With Windows it’s different – people would expect Windows tablets to have backwards compatibility with old Windows apps because if it didn’t, they could have just settled for an iPad instead and been one of the trend-setters. Sure some apps in Windows 8 tablets will look ugly but at the end of the day, backwards compatibility with legacy Windows apps isn’t a drawback – it’s a feature, because that’s what the market will demand.
Exactly. That’s what I think will happen. But that also means that the Ribbon acting as a touch accommodation is a happy accident, like we said a few paragraphs prior.
And hey – if Windows 8 tablets are supposed to be operated only like iPads, people will have that option too – there will be a Windows 8 app store which will serve touch centric apps written in HTML5 and JavaScript.
I’m hoping they will, except that I hope Microsoft won’t completely toss their technology portfolio. (I know they won’t and I know there’s an awful lot Microsoft’s left for BUILD and won’t talk about today.)
There’s a cost for this elimination of complexity and compatibility, of course, which is that the iPad is also less capable than a Mac.
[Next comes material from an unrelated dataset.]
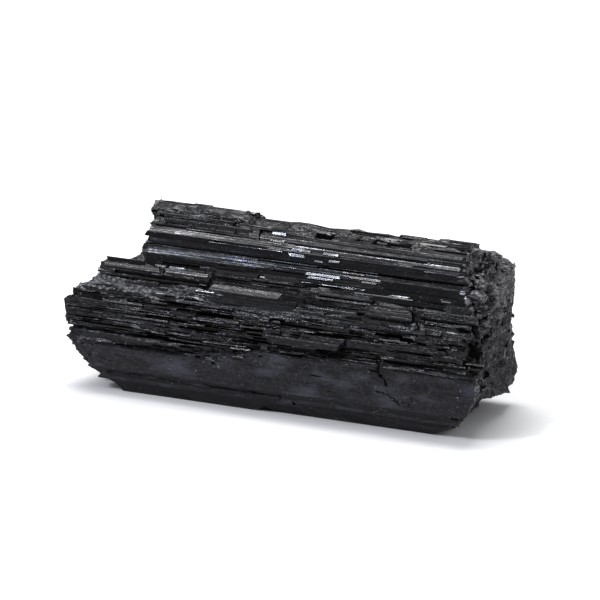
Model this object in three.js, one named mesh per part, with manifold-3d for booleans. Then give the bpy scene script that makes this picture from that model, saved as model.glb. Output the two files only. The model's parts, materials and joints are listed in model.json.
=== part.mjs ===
// A rough black tourmaline crystal, lying on a flat side.
// It grew as a bundle of parallel columns along X, joined all the way, and broke off at both ends,
// so it is one solid. Millimetres. +Z is up, and the origin is the middle of the base.

import * as THREE from 'three';
import { mergeVertices } from 'three/addons/utils/BufferGeometryUtils.js';
import Module from 'manifold-3d';

const wasm = await Module();
wasm.setup();

// Driving dimensions: the overall size
const LENGTH = 97;
const WIDTH = 32;
const HEIGHT = 38;

// The outermost faces
const LEFT = -LENGTH / 2;
const RIGHT = LENGTH / 2;
const FRONT = -WIDTH / 2;
const BACK = WIDTH / 2;
const TOP = HEIGHT;

// The flat base, which stops short of both broken ends
const BASE_FRONT = -13.4;
const BASE_BACK = 11;
const BASE_LEFT = -34.4;
const BASE_RIGHT = 38.2;

// Behind the front plate the right end is broken away below, and its underside slopes between these heights
const UNDERCUT_FRONT = 6.2;
const UNDERCUT_BACK = 4;

// Each column is a list of corners, and a corner is [y, z, x where it starts, x where it ends].
// Corners that start or end at different x give the column a slanted broken end.

// The broad flat plate that forms the lower front, with its chamfer down to the base
const frontPlate = [
    [
        [BASE_FRONT, 0, BASE_LEFT, BASE_RIGHT],
        [FRONT, 5.2, -41.3, 46.5],
        [-15.9, 10, -40.2, RIGHT],
        [-8, 10.6, -40, 47.8],
        [-6, 5, -39, 45],
        [-6, 0, -38, 40],
    ],
    [
        [-15.9, 9.4, -12, RIGHT],
        [-15.6, 11.6, -9, RIGHT],
        [-15.5, 13.8, 3, RIGHT],
        [-11, 14.6, 1, 47.4],
        [-8.4, 12, -9, 46.8],
        [-8, 9, -12, 47],
    ],
    [
        [-15.6, 9.6, -24, -9],
        [-15.3, 12, -10, -6],
        [-9, 12.4, -16, -5],
        [-9, 9, -22, -5],
    ],
    [
        [-14.3, 0, BASE_LEFT + 0.4, -3],
        [-15.8, 4, -37.4, 4],
        [-12, 4.4, -36, 5],
        [-11, 0, -34, -2],
    ],
];

// The ragged laths above the plate, which reach furthest at the left
const frontLaths = [
    [
        [-12.4, 4.4, -43.6, -34],
        [-13.8, 6.8, -44.8, -33],
        [-14.2, 9.8, -46.4, -30],
        [-5, 10, -45, -30],
        [-5, 3, -41, -32],
    ],
    [
        [-14.4, 9.4, -46.4, -4],
        [-14, 12.2, -47.2, 0],
        [-6, 13, -46, 4],
        [-6, 8, -44, 0],
    ],
    [
        [-13.6, 12.9, -47.8, 45.4],
        [-13, 15.4, LEFT, 45.8],
        [-6, 16, -46, 44],
        [-6, 12, -47, 44],
    ],
    [
        [-13.2, 15, LEFT, 14.6],
        [-12.6, 18.2, LEFT, 12.8],
        [-5, 19, -46, 12],
        [-5, 14.6, -46, 14],
    ],
    [
        [-12.7, 14.8, 8, 43.6],
        [-12.1, 18.4, 10, 44.4],
        [-5, 19, 8, 43],
        [-5, 14.6, 8, 43],
    ],
    [
        [-12.2, 17.8, -47.8, 43.4],
        [-11.2, 20.6, -46.8, 44.2],
        [-4, 21.4, -44, 43],
        [-4, 17, -46, 43],
    ],
];

// The worn middle of the front, with a ledge at the left and a thin plate left standing at the right
const middleColumns = [
    [
        [-11.4, 20.2, -45.8, 45.2],
        [-10.4, 23.6, -42.8, 44.6],
        [-2, 24.4, -41, 43],
        [-2, 19, -44, 43],
    ],
    [
        [-10.5, 24.4, -42.4, -16.4],
        [-10.1, 26.2, -41.8, -15.6],
        [-8.8, 27.2, -40, -16],
        [-3, 25.6, -37, -16],
        [-2, 23.6, -40, -16],
    ],
    [
        [-9.8, 23.4, -16.6, 45.6],
        [-9, 26.8, -16.2, 44.4],
        [-2, 27.4, -16, 42],
        [-2, 22.6, -16, 42],
    ],
    [
        [-11.7, 20.8, 19.6, 33],
        [-10.7, 25.6, 22.4, 31.4],
        [-8, 26.2, 23, 31],
        [-8, 20.4, 20, 32.6],
    ],
];

// The long striated columns of the upper front, cut off square at the right
const upperColumns = [
    [
        [-8.3, 26.6, -32.6, 43.4],
        [-7.6, 29.2, -32.8, 42.8],
        [-6.7, 30.9, -33.2, 42.4],
        [0, 31.6, -30, 42],
        [0, 26, -31, 42],
    ],
    [
        [-6.7, 31.2, -32.8, 42],
        [-6, 33.4, -31.8, 41.6],
        [-4.9, 34.8, -31.8, 41.2],
        [1, 35, -30, 42],
        [1, 30.6, -30, 42],
    ],
    [
        [-4.7, 34.7, -32.2, 41],
        [-3.6, 36, -32.2, 40.8],
        [-1.6, 36.4, -32, 40.6],
        [4, 35.6, -30, 42],
        [4, 33, -30, 42],
    ],
];

// The crest: a high block at the left, a low worn stretch, and a short prism at the right
const crest = [
    [
        [-3, 35.6, -32.4, -9.6],
        [-1.2, 37.1, -34, -10.6],
        [2.4, TOP, -34.9, -13],
        [5.4, 37, -34.4, -11],
        [6.2, 33, -32, -8],
    ],
    [
        [-1.8, 35.8, -12, 38.6],
        [1.2, 36.4, -11, 39.6],
        [4.6, 36.2, -11, 39],
        [6.4, 33, -12, 40],
    ],
    [
        [0.4, 35.8, 31.4, 39.8],
        [1.8, 36.9, 31.8, 39.4],
        [4.2, 36.8, 31.4, 40],
        [5.2, 35.2, 31.2, 40.4],
    ],
    [
        [1.8, 33.2, 37, 41.6],
        [3.2, 35.6, 37, 42.6],
        [6.8, 35, 37, 43.6],
        [7.4, 31, 37, 43.2],
    ],
];

// The columns behind the crest. They are shorter and stepped, and some end part of the way along.
const rearUpperColumns = [
    [
        [4, 35.6, -30.6, 18.4],
        [7.4, 34.4, -31.4, 16.2],
        [10.4, 32.2, -32, 15],
        [4, 29, -31, 18],
    ],
    [
        [4, 34.8, 12, 42.6],
        [8, 34, 12, 43.4],
        [10.4, 31.2, 12, 45.6],
        [4, 29, 12, 45],
    ],
    [
        [8.6, 32.6, -34.2, 40.2],
        [11.6, 31.8, -35.6, 39.4],
        [13.6, 28.6, -36, 41],
        [7, 26, -35, 41],
    ],
    [
        [10.8, 30, -37.4, -4.6],
        [13.6, 29.8, -38.2, -6.2],
        [15.4, 26.2, -38.8, -8],
        [10, 22, -38, -6],
    ],
    [
        [11.4, 29.4, -12, 44],
        [13.8, 28.6, -12, 43.8],
        [15, 25.4, -12, 43.4],
        [10, 22, -12, 44],
    ],
];

const rearColumns = [
    [
        [12.4, 26, -41, 43.2],
        [15, 25.4, -42.4, 43],
        [15.8, 22.4, -43, 42.6],
        [15.2, 18.6, -42, 42.6],
        [9, 19, -41, 43],
    ],
    [
        [12.4, 25.2, 8.6, 37.4],
        [15.8, 24.6, 10, 38.2],
        [BACK, 21.4, 12.4, 36.6],
        [12, 20, 11, 36],
    ],
    [
        [13.6, 19.4, -44.8, 43],
        [14.8, 18.4, -45.2, 42.8],
        [15.4, 13.6, -45.6, 43.4],
        [14.6, 11.4, -44, 43.4],
        [9, 12, -42, 43.4],
    ],
    [
        [13.4, 18.8, -44.6, 21.4],
        [15.6, 17.4, -44.2, 19.8],
        [BACK, 14.8, -44.8, 17],
        [12.6, 13.6, -44, 18],
    ],
    [
        [13, 12.8, -43, 43.2],
        [15.2, 11.2, -42.6, 43.6],
        [15.6, 7.6, -41.4, 43.8],
        [14, UNDERCUT_BACK, -38, 43.8],
        [8, 5, -38, 44],
    ],
    [
        [13.4, 12.2, -14.6, 33.6],
        [15.9, 10.6, -13, 35.2],
        [BACK, 8.4, -15.4, 36],
        [13, 6.6, -14, 34],
    ],
    [
        [8, 8, -38, 30],
        [14.4, 6.4, -39.2, 28.4],
        [14.6, 3.4, -38, 27],
        [BASE_BACK, 0, BASE_LEFT, 26],
        [6, 0, -36, 28],
    ],
];

// The heart of the bundle, seen only at the two broken ends
const heart = [
    [
        [-8, 0, -37, 36],
        [-9, 12, -44, 36],
        [7, 12, -43, 32],
        [8, 0, -36, 30],
    ],
    [
        [-6.6, UNDERCUT_FRONT, 26, 44.6],
        [-7, 14, 26, 45],
        [2, 15, 26, 44.2],
        [10, 12.6, 26, 44.8],
        [8.6, UNDERCUT_BACK, 26, 45.2],
    ],
    [
        [-7, 11, -45.6, 44.8],
        [-7, 22, -44.4, 45.4],
        [0, 26.4, -36.8, 46.4],
        [4, 24, -38.4, 46],
        [4, 10, -44.6, 44.6],
    ],
    [
        [2, 10, -43.2, 44.6],
        [2, 25, -38, 46.2],
        [11, 25.4, -38.4, 44.6],
        [13, 16, -42.8, 43.6],
        [12, 9, -42, 44.2],
    ],
    [
        [-7, 24, -33, 44.6],
        [-4, 32, -31, 43.8],
        [2, 34, -30.4, 43.8],
        [5, 33, -30.8, 44.6],
        [6, 23, -36.4, 46.4],
    ],
    [
        [3, 22, -37.2, 46.2],
        [4, 33, -31.4, 44.8],
        [9, 31, -33.4, 45.8],
        [12, 26, -37.6, 44.8],
        [11, 22, -39, 44.8],
    ],
];

// A prism between two slanted ends: extruded one unit long, then each end is moved to its own x
function column(corners) {
    const section = new THREE.Shape(corners.map(([y, z]) => new THREE.Vector2(y, z)));
    const geometry = new THREE.ExtrudeGeometry(section, { depth: 1, bevelEnabled: false });
    const position = geometry.attributes.position;
    for (let i = 0; i < position.count; i += 1) {
        const y = position.getX(i);
        const z = position.getY(i);
        const atEnd = position.getZ(i) > 0.5;
        const corner = nearestCorner(corners, y, z);
        position.setXYZ(i, atEnd ? corner[3] : corner[2], y, z);
    }
    return geometry;
}

function nearestCorner(corners, y, z) {
    const distance = (corner) => Math.hypot(corner[0] - y, corner[1] - z);
    return corners.reduce((best, corner) => (distance(corner) < distance(best) ? corner : best));
}

function toSolid(geometry) {
    const bare = geometry.clone();
    bare.deleteAttribute('normal');
    bare.deleteAttribute('uv');
    const merged = mergeVertices(bare);
    return new wasm.Manifold(new wasm.Mesh({
        numProp: 3,
        vertProperties: Float32Array.from(merged.attributes.position.array),
        triVerts: Uint32Array.from(merged.index.array),
    }));
}

function toGeometry(solid) {
    const mesh = solid.getMesh();
    const geometry = new THREE.BufferGeometry();
    geometry.setAttribute('position', new THREE.BufferAttribute(mesh.vertProperties, 3));
    geometry.setIndex(new THREE.BufferAttribute(mesh.triVerts, 1));
    geometry.computeVertexNormals();
    return geometry;
}

function tourmaline() {
    return new THREE.MeshStandardMaterial({ color: 0x141418, roughness: 0.35, metalness: 0 });
}

function crystal() {
    const groups = [
        frontPlate,
        frontLaths,
        middleColumns,
        upperColumns,
        crest,
        rearUpperColumns,
        rearColumns,
        heart,
    ];
    const solids = groups.flat().map((corners) => toSolid(column(corners)));
    const joined = solids.reduce((whole, solid) => whole.add(solid));
    const mesh = new THREE.Mesh(toGeometry(joined), tourmaline());
    mesh.name = 'tourmaline_crystal';
    return mesh;
}

const part = new THREE.Group();
part.add(crystal());

export default part;
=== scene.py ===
import json
import math
import random

import bmesh
import bpy
from mathutils import Matrix, Vector, noise
from mathutils.bvhtree import BVHTree

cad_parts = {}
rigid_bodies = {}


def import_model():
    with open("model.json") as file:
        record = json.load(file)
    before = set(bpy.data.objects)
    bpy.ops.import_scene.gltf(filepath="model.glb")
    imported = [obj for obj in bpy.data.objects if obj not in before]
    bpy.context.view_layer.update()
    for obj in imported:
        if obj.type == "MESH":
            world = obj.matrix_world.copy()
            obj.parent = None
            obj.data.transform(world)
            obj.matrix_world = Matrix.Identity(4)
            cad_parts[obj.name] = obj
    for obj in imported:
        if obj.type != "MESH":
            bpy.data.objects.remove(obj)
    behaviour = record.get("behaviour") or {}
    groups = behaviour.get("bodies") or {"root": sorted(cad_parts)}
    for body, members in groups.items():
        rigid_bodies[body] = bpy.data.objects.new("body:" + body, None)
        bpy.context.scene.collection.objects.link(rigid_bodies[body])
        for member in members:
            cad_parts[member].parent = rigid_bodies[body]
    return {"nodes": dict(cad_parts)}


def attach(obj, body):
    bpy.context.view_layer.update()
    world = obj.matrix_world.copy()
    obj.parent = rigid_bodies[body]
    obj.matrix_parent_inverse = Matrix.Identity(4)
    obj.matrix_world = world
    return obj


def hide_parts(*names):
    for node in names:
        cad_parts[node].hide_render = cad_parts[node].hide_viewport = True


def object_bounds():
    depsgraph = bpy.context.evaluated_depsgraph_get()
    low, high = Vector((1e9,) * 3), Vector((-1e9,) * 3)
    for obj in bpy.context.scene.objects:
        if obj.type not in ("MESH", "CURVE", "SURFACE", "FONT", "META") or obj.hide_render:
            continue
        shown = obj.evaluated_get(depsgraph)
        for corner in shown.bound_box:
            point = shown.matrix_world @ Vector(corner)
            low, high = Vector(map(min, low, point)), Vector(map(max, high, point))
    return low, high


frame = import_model()
cad_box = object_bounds()
scene = bpy.context.scene
random.seed(7)


# The bundle of columns. A black tourmaline grows as parallel prisms joined all the way, and this one
# broke off at both ends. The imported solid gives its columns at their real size. A copy of it is cut
# into small patches, and each patch stands out or falls back by the wear of its part of the crystal.
FINISH_NAMES = ("satin_plate", "grown_column", "worn_lath", "dark_break", "sugary_break_and_painted_light")
PLATE, COLUMN, WORN, BROKEN, SUGARY = range(len(FINISH_NAMES))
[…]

That’s why Apple is developing iOS alongside Mac OS X.
Yeah and that cost is called “credibility”. Microsoft wants your tablet to be your total solution and just because Apple can’t do it, doesn’t mean that someone else can’t either – your roses colored glasses deceive you John.
Credibility? If Windows 8 for tablets is all Metro all the time, it could be a great thing, but once you are forced to swap to a second user experience, you’ve lost them, for the same reason that you’ve lost many comfortable Windows users today the moment you expect them to fall in love with running Metro side by side with classical Windows. Things just don’t change that dramatically when you’re in the middle of doing something.
Remember the Ribbon boo-hiss? Going on the currently released information about Windows 8, imagine the sound of Windows owners worldwide realizing that they have to learn about and live in two separate environments, one of which is by definition not fully intended for their computer’s shape, because of factors they don’t control. The Ribbon was mere foreplay.